Kebebasan pers tetap butuh kontrol agar tidak terjerumus ke ruang hampa, yang pada gilirannya bisa menghentikan atau mengeleminir potensi kekerasan bagi wartawan. Pers harus menghormati nilai-nilai agama, hukum, dan kaidah sosial yang hidup dan berkembang dalam masyarakat. Lantaran pers bagian dari jaringan komunikasi, sehingga dalam menyajikan berita harus mampu memberikan kesejukan bagi publik.

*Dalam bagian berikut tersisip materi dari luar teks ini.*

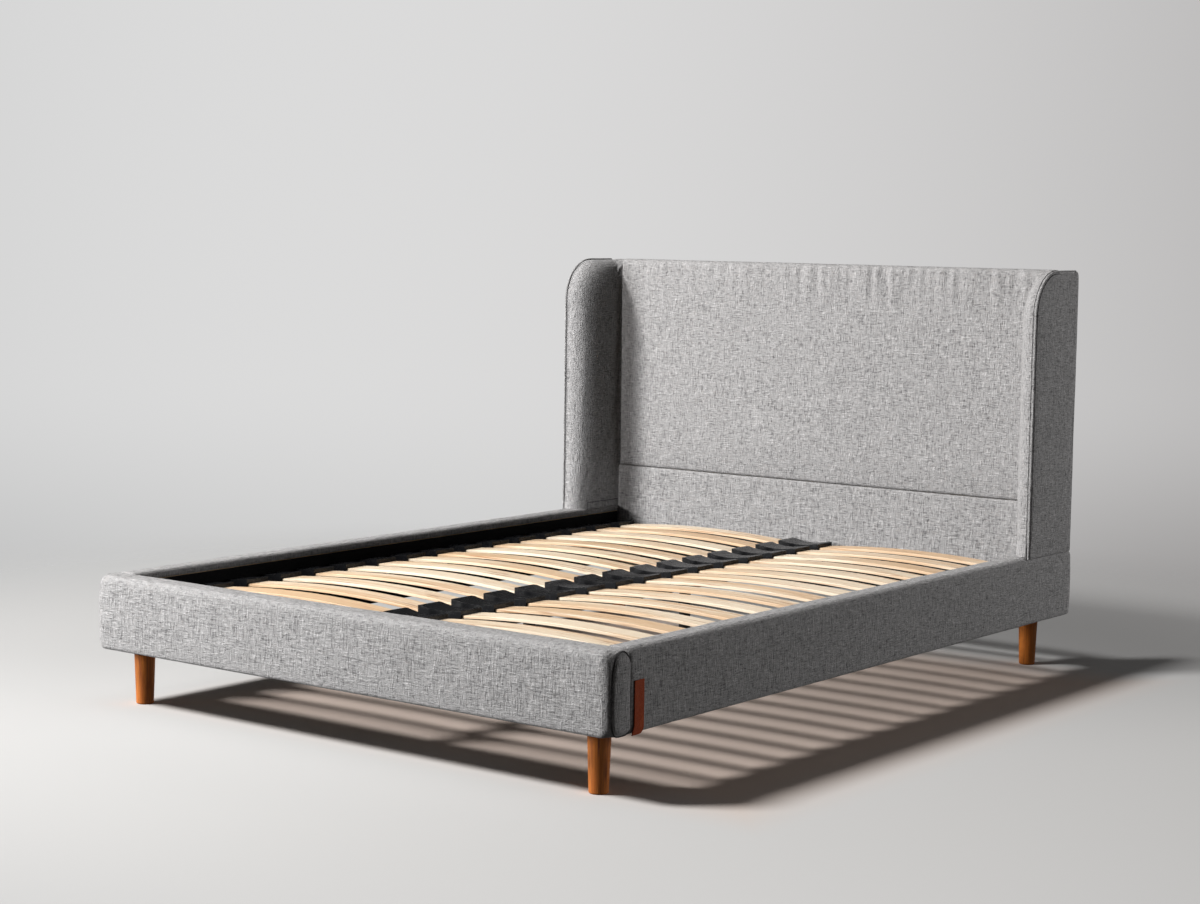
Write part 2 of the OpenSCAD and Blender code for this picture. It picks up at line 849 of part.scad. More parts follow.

Tidak bernuansa provokasi, apalagi mengadu-domba antargolongan.
Lebih penting lagi, pemahaman terhadap fungsi kebebasan pers tidak dibiarkan mengambang di ruang hampa. Sebab masih lemahnya pemahaman tentang makna dan manfaat kebebasan pers, boleh jadi menyebabkan kekerasan terhadap wartawan masih terjadi. Saatnya “stop kekerasan terhadap wartawan”, kebebasan pers layak diapresiasi sebagai kebutuhan, bukan disikapi dengan kekerasan. 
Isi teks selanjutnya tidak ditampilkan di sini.